Prato tão elementar e ao mesmo tempo tão especial. Não que
os demais acepipes expostos à mesa não fossem convidativos,
mas queríamos comer compulsivamente, arroz, arroz e arroz.
Digo isso ainda comovida com a recém-ausência da Dona Aida,
impossibilitada de reproduzir em detalhes a sua tão especial
receita do cereal, embora já tivesse tido a oportunidade inúmeras
vezes de reparar no seu método de preparo. Questão de mão,
de alma, de coração. Isso existe na cozinha sim, por isso
livros de receitas devem ser adquiridos, seguidos, porém interpretados.
Temos que encontrar nas receitas alheias uma maneira de contribuirmos
na sua adaptação ao nosso prato. Só tenho a dizer que
o ritual resumia-se assim: Lavava bem os grãos de arroz até
remover a parafina esbranquiçada que tornava a água opaca.
Utilizava para tal função uma bacia de ágata, onde escorria
os grãos amparando-os com a palma da mão. Dispensava o uso
de peneira de plástico (essas com design de arrepiar os cabelos),
onde os grãos gordinhos entalam-se nos orifícios. Escorria
bem o arroz, misturava uma gema de ovo, um punhado de sal
e o colocava, quando havia tempo bom, a secar ao sol por cerca
de uma hora.
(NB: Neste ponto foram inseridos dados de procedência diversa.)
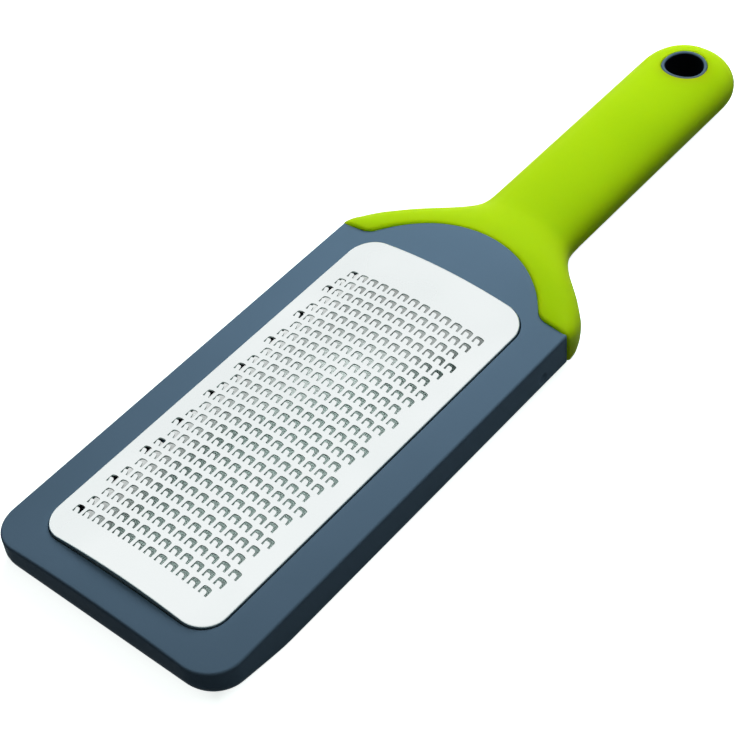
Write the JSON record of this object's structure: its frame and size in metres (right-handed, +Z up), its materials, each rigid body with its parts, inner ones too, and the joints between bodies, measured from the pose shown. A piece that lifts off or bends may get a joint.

Ai então o preparava com água fervida, sabe-se
lá quanto a utilizava, pois como todo o expert no assunto,
aplicava o líquido a gosto.
Depois desta etapa do processo, não consigo me recordar das
seguintes, pois nossa ansiedade em ver e devorar o conteúdo
da panela era tanta, que mudávamos de assunto esperando cerca
de vinte minutos se passarem.
É comer com ou sem feijão e sentir-se no céu, perto de alguma
coisa que se chama de Deus, onde está agora a receita
na íntegra e a minha querida autora.